## Problem
Using the listing below, give the number of lines where "model" appears, and nothing else.

## Supplied data

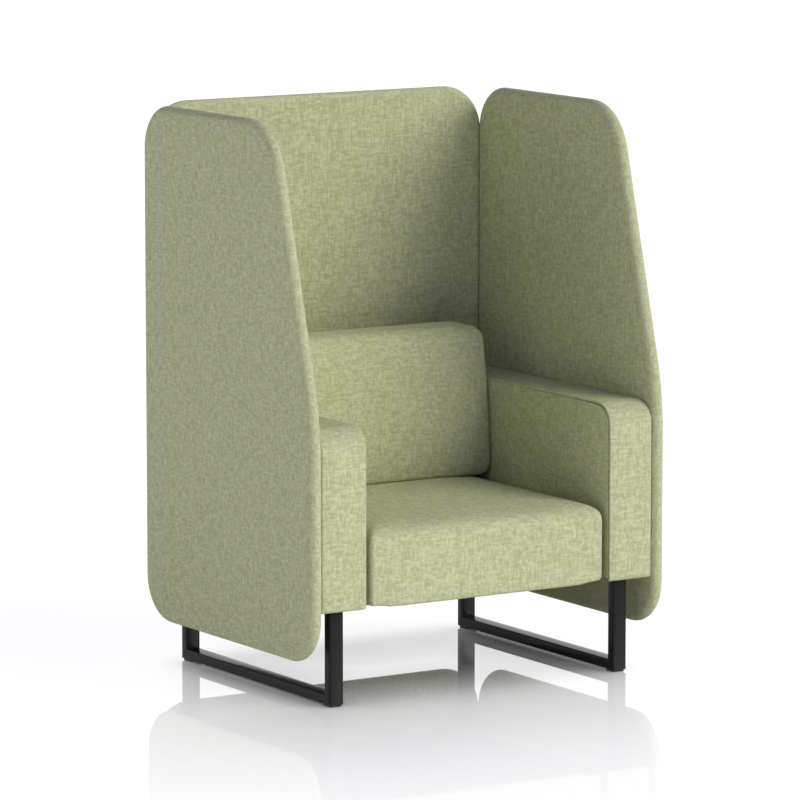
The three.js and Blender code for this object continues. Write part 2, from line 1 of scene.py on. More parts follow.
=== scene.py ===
# %% [markdown]
# # An upholstered lounge chair inside three acoustic screens
#
# The chair is a soft box on two black sled frames, with a padded screen at each side and one
# behind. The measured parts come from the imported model; this script makes the soft parts that
# cover them, the finishes, the light and the camera. All lengths are in metres. X goes across
# the chair, the sitter faces -Y and Z is up.

# %% Load the measured parts
import json
import math

import bpy
import numpy as np
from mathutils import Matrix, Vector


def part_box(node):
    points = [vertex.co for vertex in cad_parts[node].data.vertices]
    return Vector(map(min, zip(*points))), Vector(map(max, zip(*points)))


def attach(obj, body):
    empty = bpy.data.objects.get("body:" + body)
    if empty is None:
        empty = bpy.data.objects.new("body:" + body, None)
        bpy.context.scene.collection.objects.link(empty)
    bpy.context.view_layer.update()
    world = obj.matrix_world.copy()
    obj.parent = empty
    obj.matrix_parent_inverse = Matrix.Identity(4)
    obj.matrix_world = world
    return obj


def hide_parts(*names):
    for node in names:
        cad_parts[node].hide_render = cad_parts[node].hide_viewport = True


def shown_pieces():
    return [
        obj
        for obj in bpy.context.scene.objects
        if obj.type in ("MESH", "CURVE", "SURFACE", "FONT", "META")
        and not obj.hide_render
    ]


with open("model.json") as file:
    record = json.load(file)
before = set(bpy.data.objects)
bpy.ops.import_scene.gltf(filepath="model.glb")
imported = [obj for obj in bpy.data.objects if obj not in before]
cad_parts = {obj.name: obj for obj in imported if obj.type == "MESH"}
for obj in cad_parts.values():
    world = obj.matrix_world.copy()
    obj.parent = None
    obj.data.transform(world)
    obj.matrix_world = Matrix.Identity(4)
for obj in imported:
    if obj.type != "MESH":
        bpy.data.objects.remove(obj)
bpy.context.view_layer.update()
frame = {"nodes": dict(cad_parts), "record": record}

# %% [markdown]
# ## The camera
#
# A long lens far away keeps the chair's upright edges almost parallel. It could be framed by
# eye, but the place and the lens here come from matching the corners of the real chair.

# %% Put up the camera
LENS_LENGTH = 238.3
CAMERA_HEIGHT_ANGLE = 8.31
CAMERA_SIDE_ANGLE = -32.12
CAMERA_PLACE = (-6.8043, -10.8364, 2.5269)

camera_data = bpy.data.cameras.new("photo_camera")
camera_data.lens = LENS_LENGTH
camera_data.sensor_width = 36
camera_data.clip_end = 200
camera = bpy.data.objects.new("photo_camera", camera_data)
camera.location = CAMERA_PLACE
camera.rotation_euler = (math.radians(90 - CAMERA_HEIGHT_ANGLE), 0, math.radians(CAMERA_SIDE_ANGLE))
bpy.context.scene.collection.objects.link(camera)
bpy.context.scene.camera = camera
print("camera at", CAMERA_PLACE, "lens", LENS_LENGTH)

# %% [markdown]
# ## Sizes read from the measured parts
#
# Every soft part covers a measured one, so its size is read from that part's box and not typed
# again. Only what the boxes can't say, such as the radius of a corner, has a number here.

# %% Read the boxes
SIDES = {"left": -1, "right": 1}


def box(node):
    """The lowest and highest corner of a measured part, as two arrays."""
    low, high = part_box(node)
    return np.array(low), np.array(high)


screen_low, screen_high = box("right_screen_pad")
back_low, back_high = box("back_screen_pad")
arm_low, arm_high = box("right_arm_band")
seat_low, seat_high = box("seat_cushion")
cushion_high = box("back_cushion")[1]
support_low, support_high = box("back_support_pad")
print("screen", screen_low, screen_high)
print("arm", arm_low, arm_high)

# %% [markdown]
# ## Outlines with round corners
#
# A padded panel is drawn from its outline. Straight runs joined by arcs are what an upholsterer
# cuts, and moving such an outline inwards only shortens the arcs, so one function serves the
# edge, the rounding and the face.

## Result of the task
3